Assignment: SPACE Warriors, Attack!

Step 1: Post Your Goals

Post your big-picture goals where you will see them, but not come to ignore them. Avoid inviting ridicule or inciting a riot by considering the people around you. Refrain from adding more clutter to the scene by tacking up another note. Or, if your most cherished goal is to run away to the South Seas without your family (who doesn’t think that way at least once in awhile?), post that one in your head rather than on the refrigerator.

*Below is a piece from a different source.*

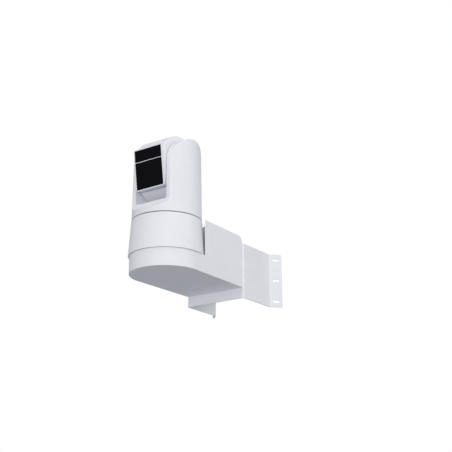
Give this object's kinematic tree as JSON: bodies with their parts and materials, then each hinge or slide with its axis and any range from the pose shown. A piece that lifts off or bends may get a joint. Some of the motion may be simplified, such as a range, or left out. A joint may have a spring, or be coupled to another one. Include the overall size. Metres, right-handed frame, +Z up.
{
  "type": "pan-tilt monitor camera",
  "caption": "Pan-tilt monitor camera: a drum tilts in a turning head on a round base, carried by an arm with a bracket that clasps a column's corner.",
  "frame": {"origin": "the column's corner edge where the bracket clasps it, at the bracket's middle height", "axes": "+Z up along the column's edge; +Y into the column; the camera looks along -Y; +X towards the viewer's right when facing the camera's back"},
  "size_m": [0.1588, 0.3128, 0.2645],
  "materials": {
    "white_casting": "white powder coat on cast aluminium",
    "white_paint": "white powder coat on sheet steel",
    "white_plastic": "fine matte moulding",
    "black_glass": "polished, tinted near black",
    "black_plastic": "matte moulding",
    "zinc_steel": "zinc plated",
    "gear_plastic": "natural acetal",
    "circuit_board": "green solder mask",
    "lens_glass": "coated glass"
  },
  "bodies": {
    "mount": {"corner_bracket": "white_paint", "arm_shell": "white_casting", "arm_bolt_1": "zinc_steel", "arm_bolt_2": "zinc_steel", "arm_bolt_3": "zinc_steel", "arm_bolt_4": "zinc_steel", "lock_plate": "zinc_steel", "lock_plate_screw_1": "zinc_steel", "lock_plate_screw_2": "zinc_steel", "lock_plate_screw_3": "zinc_steel", "base_plate": "white_plastic", "base_screw_1": "zinc_steel", "base_screw_2": "zinc_steel", "base_screw_3": "zinc_steel", "base_shell": "white_plastic", "main_board": "circuit_board", "network_jack": "zinc_steel", "power_jack": "black_plastic", "reset_switch": "black_plastic", "pan_bearing_outer": "zinc_steel", "drive_plate": "zinc_steel", "drive_plate_screw_1": "zinc_steel", "drive_plate_screw_2": "zinc_steel", "drive_plate_screw_3": "zinc_steel", "pan_motor": "zinc_steel"},
    "pan_pinion_body": {"pan_pinion": "gear_plastic"},
    "reset_button_body": {"reset_button": "white_plastic"},
    "head": {"turntable": "black_plastic", "pan_bearing_inner": "zinc_steel", "pan_gear": "gear_plastic", "head_screw_1": "zinc_steel", "head_screw_2": "zinc_steel", "head_screw_3": "zinc_steel", "head_screw_4": "zinc_steel", "yoke_shell": "white_plastic", "left_arm_cover": "white_plastic", "right_arm_cover": "white_plastic", "left_tilt_bearing": "zinc_steel", "right_tilt_bearing": "zinc_steel", "tilt_motor_mount": "zinc_steel", "tilt_mount_screw_1": "zinc_steel", "tilt_mount_screw_2": "zinc_steel", "tilt_motor": "zinc_steel"},
    "tilt_pinion_body": {"tilt_pinion": "gear_plastic"},
    "drum": {"drum_shell": "white_plastic", "left_trunnion": "gear_plastic", "right_trunnion": "gear_plastic", "tilt_gear": "gear_plastic", "window_frame": "white_plastic", "lens_window": "black_glass", "sensor_window": "black_glass", "camera_frame": "zinc_steel", "camera_frame_screw_1": "zinc_steel", "camera_frame_screw_2": "zinc_steel", "lens_barrel": "black_plastic", "front_lens": "lens_glass", "sensor_board": "circuit_board", "infrared_board": "circuit_board", "infrared_lamp_1": "lens_glass", "infrared_lamp_2": "lens_glass"}
  },
  "joints": [
    {"name": "pan", "type": "hinge", "parent": "mount", "child": "head", "pos_m": [0, -0.16953, 0.0639], "axis": [0, 0, 1], "range_deg": [-170, 170]},
    {"name": "pan_pinion_spin", "type": "hinge", "parent": "mount", "child": "pan_pinion_body", "pos_m": [-0.03, -0.16953, 0.0447], "axis": [0, 0, 1], "range_deg": [-681, 681]},
    {"name": "tilt", "type": "hinge", "parent": "head", "child": "drum", "pos_m": [0, -0.16953, 0.158], "axis": [1, 0, 0], "range_deg": [-37, 82]},
    {"name": "tilt_pinion_spin", "type": "hinge", "parent": "head", "child": "tilt_pinion_body", "pos_m": [0.0419, -0.16953, 0.134], "axis": [1, 0, 0], "range_deg": [-312, 141]},
    {"name": "reset_button_press", "type": "slide", "parent": "mount", "child": "reset_button_body", "axis": [0, -1, 0], "range_m": [0, 0.0005], "stiffness_N_per_m": 500, "springref_m": -0.0004}
  ],
  "couplings": [
    {"joint": "pan_pinion_spin", "follows": "pan", "ratio": -4},
    {"joint": "tilt_pinion_spin", "follows": "tilt", "ratio": -3.8}
  ]
}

Post your goals for specific spaces. Use the SPACE formula to break out each part of the job, assign time estimates for each section, and a date that you would like to be finished. Remember to be realistic, and be generous with the amount of time you allot. Again, be aware of the people around you. It is not a good idea to post your SPACE attack plan on a teenager’s door without calm, earnest negotiation and agreement in advance.

Step 2: Start Small

Pick a very small, manageable organizing project like a desk or kitchen drawer. Decide what items you want and need to keep in this drawer. It might be helpful to identify what task(s) you do near this drawer. What would make sense to store here?

Take everything out one by one. Sort these items and purge any trash. Assign each and every item a home. Containerize anything that should be corralled. Equalize by coming back to this small project later in the day. Did you leave anything out and undone? Did you put your things away where they belong?

Step 3: Use a Timer

Start using a timer for equalizing tasks. Make it fun. If you don’t have a timer, use a radio, television, or a human voice in song to mark time. See what you can pick up from around your desktop, favorite chair, or the kitchen sink in 15 minutes.

Step 4: Check it Out

Visit some of the Web sites listed in the Resources section of Lesson 3. Remember that this is a scouting — not a buying — lesson. Just see what’s out there.